The slightly sanctimonious tone in the film about the American role thus is unjustified due to ample Canadian involvement earlier. In general, the film exhibits mild anti-Americanism, something which took hold in Canada by about this time, at least among the chattering classes.

(In society at large, as shown by the great popularity of American films and other pop culture, the U.S. was as popular as ever).

The film paints the history of the Canadian west as a well-policed frontier versus the lawlessness and gunplay of the frontier south of the border. That may be true in general terms, but I’m not sure the subtext is all that different.

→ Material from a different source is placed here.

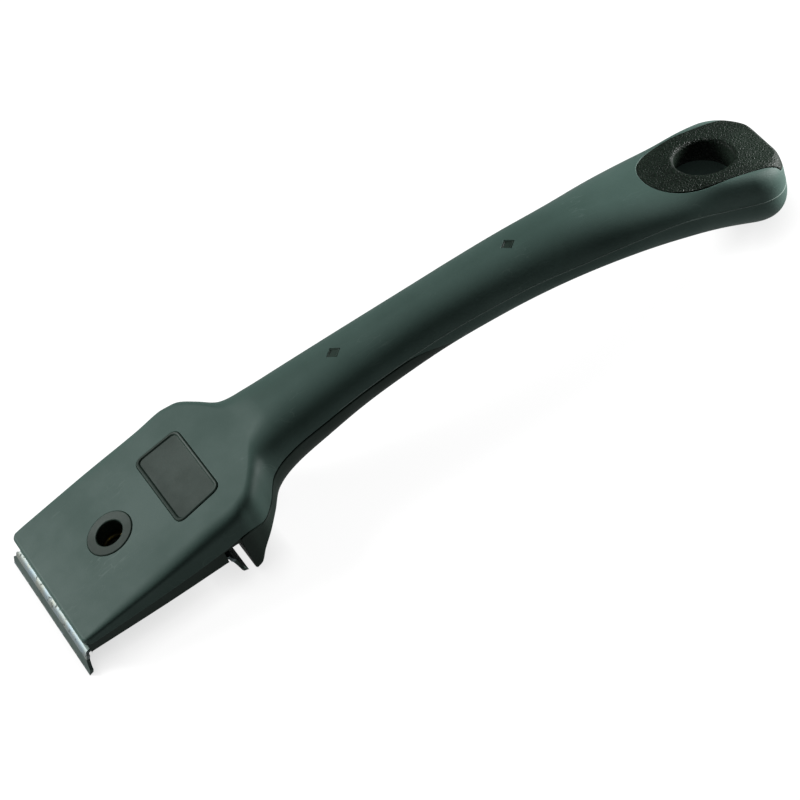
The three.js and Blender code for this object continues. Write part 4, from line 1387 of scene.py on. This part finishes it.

The Northwest Rebellion is an example of the power of the Canadian state being used to subdue a rising of the Metis, a mixed blood people who had Indian allies. Another interpretation is that Canadian Indians did not want a repetition of the Indian Wars occurring south of the border, as the end result was only too clear.

Anyway, in 1874-1875 the Mounties did put an end to the American illicit liquor traffic on the Canadian Prairies. The new troop travelled on horseback from the east under great travail, it included Charles Dickens’ son.

The romance of the Mounties started early and was later abetted by admiring U.S. film treatment. The redcoats always “got their man”… This was a stock feature of 1900s popular culture but is mostly forgotten now.

Reading the accounts of the liquor sold in the forts, a lot seems to have been white whiskey doctored with tobacco, molasses, drugs of various kinds, hot peppers, and other adulterations. They probably added to the harm the ethanol caused when imbibed in great quantities. Lurid names were applied to such concoctions, such as hootchinoo (still with us in the shortened hootch), bug juice, and the denigrating Injun juice.

As various accounts make clear, historically both in Canada and the U.S. liquor was one of many items traded for furs. Blankets (especially), tools, guns, salt, molasses, flour, and other basic commodities also were traded. Once alcohol became banned, honest traders stuck to the legal side of the ledger.

But alcohol did an outsized damage to the tribal societies, who had no or little experience with it before. It is a black mark on European settlement here whose consequences endure to this day.